CAD and scene scripts:
——————

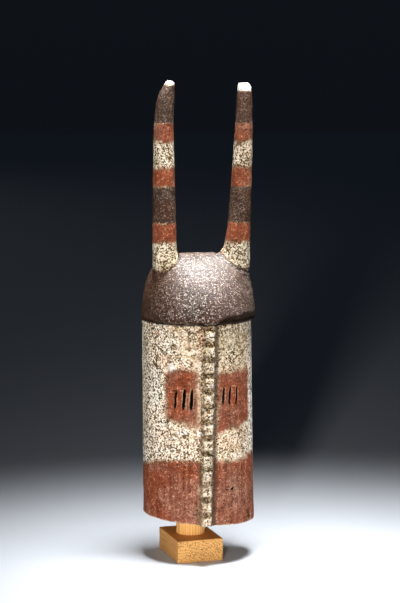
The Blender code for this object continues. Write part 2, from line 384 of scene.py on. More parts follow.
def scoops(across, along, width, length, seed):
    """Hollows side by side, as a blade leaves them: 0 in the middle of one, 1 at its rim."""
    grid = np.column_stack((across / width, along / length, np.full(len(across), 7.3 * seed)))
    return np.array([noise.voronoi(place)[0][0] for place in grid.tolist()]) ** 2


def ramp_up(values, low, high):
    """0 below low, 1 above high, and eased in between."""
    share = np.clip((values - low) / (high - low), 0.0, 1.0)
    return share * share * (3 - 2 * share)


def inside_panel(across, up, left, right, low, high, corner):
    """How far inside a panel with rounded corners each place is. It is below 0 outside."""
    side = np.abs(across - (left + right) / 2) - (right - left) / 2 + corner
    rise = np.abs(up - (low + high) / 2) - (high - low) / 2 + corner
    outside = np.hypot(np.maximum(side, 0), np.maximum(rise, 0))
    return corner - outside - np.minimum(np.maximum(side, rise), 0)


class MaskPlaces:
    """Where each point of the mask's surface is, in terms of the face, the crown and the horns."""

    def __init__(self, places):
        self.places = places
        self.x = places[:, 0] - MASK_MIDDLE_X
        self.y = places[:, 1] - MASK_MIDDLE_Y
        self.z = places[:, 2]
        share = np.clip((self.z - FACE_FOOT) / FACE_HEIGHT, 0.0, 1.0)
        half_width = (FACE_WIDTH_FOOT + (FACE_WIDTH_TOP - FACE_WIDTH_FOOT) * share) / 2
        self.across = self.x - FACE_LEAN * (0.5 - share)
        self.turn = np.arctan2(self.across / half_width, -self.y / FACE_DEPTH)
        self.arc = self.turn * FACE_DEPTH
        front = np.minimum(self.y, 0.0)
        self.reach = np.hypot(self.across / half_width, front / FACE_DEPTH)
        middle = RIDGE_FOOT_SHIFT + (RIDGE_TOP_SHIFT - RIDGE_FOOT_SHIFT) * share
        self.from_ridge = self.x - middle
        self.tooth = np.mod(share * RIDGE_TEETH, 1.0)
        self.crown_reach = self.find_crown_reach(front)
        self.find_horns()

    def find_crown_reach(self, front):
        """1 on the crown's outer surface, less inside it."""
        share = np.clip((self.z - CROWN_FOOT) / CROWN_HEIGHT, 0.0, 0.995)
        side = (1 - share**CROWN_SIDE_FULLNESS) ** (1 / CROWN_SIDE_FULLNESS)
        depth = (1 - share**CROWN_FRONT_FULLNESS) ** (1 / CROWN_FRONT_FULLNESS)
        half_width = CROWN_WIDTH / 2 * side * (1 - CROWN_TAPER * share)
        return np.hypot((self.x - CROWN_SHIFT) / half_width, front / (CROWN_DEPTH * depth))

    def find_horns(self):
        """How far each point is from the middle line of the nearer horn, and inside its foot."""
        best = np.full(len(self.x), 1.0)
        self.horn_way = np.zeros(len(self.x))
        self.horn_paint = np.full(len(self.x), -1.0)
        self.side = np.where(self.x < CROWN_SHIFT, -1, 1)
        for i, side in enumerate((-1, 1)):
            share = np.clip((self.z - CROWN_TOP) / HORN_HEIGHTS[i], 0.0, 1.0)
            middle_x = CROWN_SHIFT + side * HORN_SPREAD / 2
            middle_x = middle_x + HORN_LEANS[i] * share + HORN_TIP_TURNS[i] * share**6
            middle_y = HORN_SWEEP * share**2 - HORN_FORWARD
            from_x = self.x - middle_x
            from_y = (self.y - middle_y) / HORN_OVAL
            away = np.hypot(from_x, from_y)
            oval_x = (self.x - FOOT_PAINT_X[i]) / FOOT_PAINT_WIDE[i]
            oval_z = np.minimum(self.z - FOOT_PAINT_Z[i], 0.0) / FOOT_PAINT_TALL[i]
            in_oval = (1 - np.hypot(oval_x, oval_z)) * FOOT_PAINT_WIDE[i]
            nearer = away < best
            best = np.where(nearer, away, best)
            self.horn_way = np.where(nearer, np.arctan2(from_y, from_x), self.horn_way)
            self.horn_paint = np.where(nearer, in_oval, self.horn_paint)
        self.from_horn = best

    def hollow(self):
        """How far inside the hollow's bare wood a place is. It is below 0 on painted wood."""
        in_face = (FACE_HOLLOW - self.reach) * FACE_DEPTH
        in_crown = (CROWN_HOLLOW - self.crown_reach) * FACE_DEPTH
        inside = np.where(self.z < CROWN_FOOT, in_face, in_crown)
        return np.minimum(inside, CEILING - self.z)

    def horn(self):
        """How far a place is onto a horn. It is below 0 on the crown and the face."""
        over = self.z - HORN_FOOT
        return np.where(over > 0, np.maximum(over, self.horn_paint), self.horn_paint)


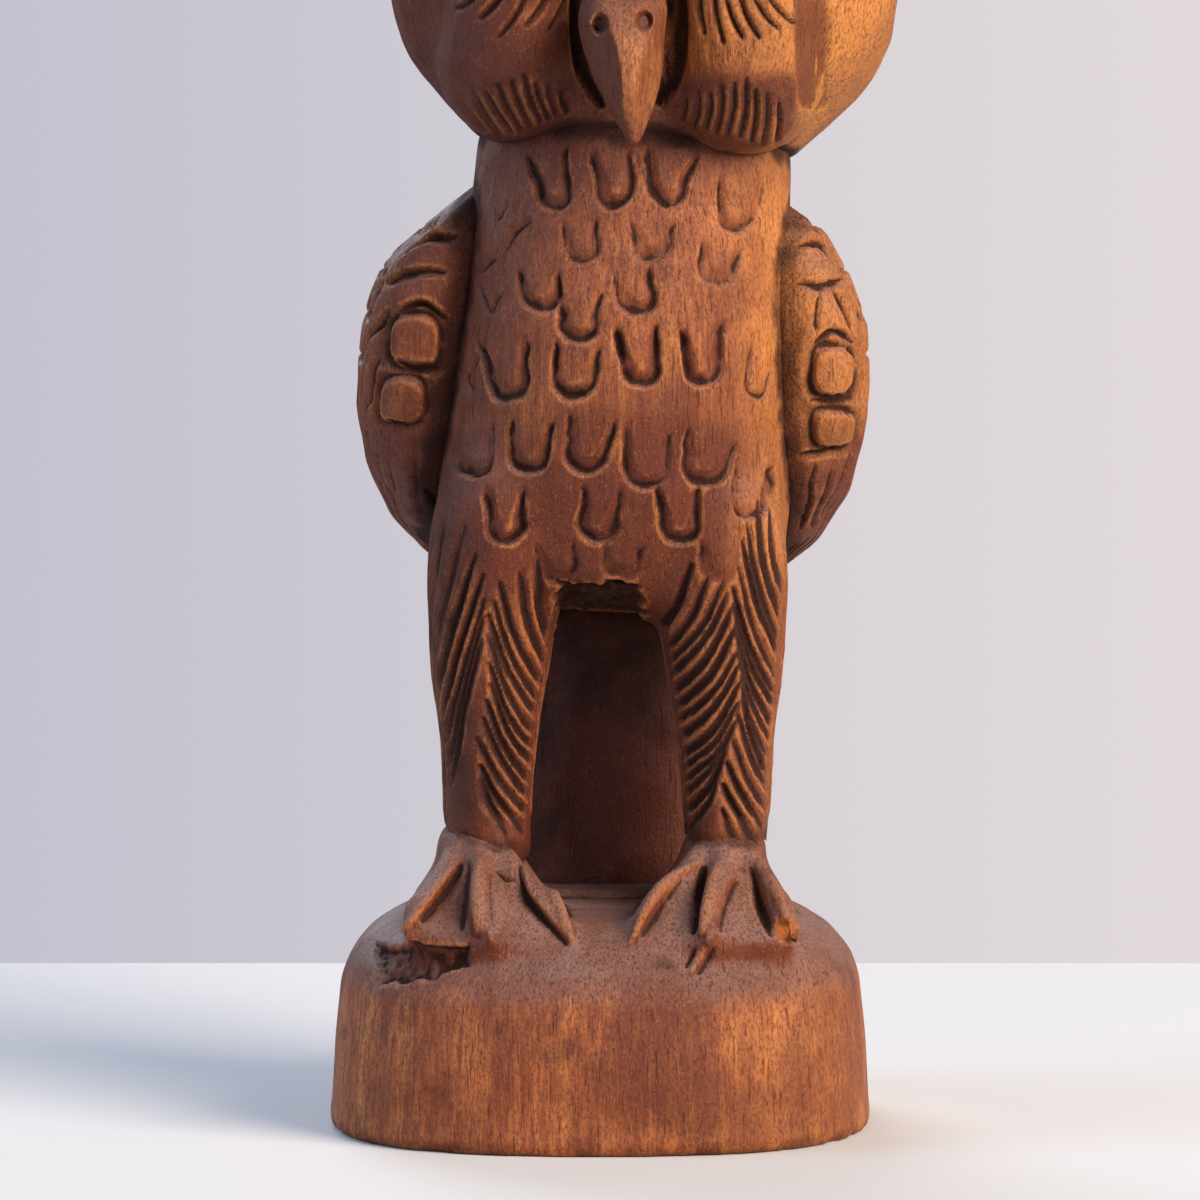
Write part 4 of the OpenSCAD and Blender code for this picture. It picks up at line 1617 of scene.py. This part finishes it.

——————

Reproduce the records above exactly, from the first line through the line containing "each point of", and output nothing else.

Complete response
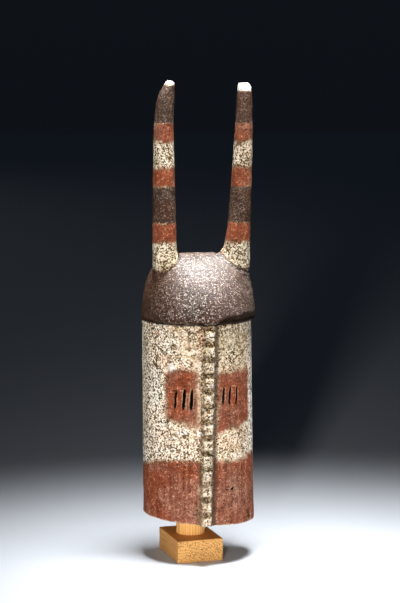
The Blender code for this object continues. Write part 2, from line 384 of scene.py on. More parts follow.
def scoops(across, along, width, length, seed):
    """Hollows side by side, as a blade leaves them: 0 in the middle of one, 1 at its rim."""
    grid = np.column_stack((across / width, along / length, np.full(len(across), 7.3 * seed)))
    return np.array([noise.voronoi(place)[0][0] for place in grid.tolist()]) ** 2


def ramp_up(values, low, high):
    """0 below low, 1 above high, and eased in between."""
    share = np.clip((values - low) / (high - low), 0.0, 1.0)
    return share * share * (3 - 2 * share)


def inside_panel(across, up, left, right, low, high, corner):
    """How far inside a panel with rounded corners each place is. It is below 0 outside."""
    side = np.abs(across - (left + right) / 2) - (right - left) / 2 + corner
    rise = np.abs(up - (low + high) / 2) - (high - low) / 2 + corner
    outside = np.hypot(np.maximum(side, 0), np.maximum(rise, 0))
    return corner - outside - np.minimum(np.maximum(side, rise), 0)


class MaskPlaces:
    """Where each point of the mask's surface is, in terms of the face, the crown and the horns."""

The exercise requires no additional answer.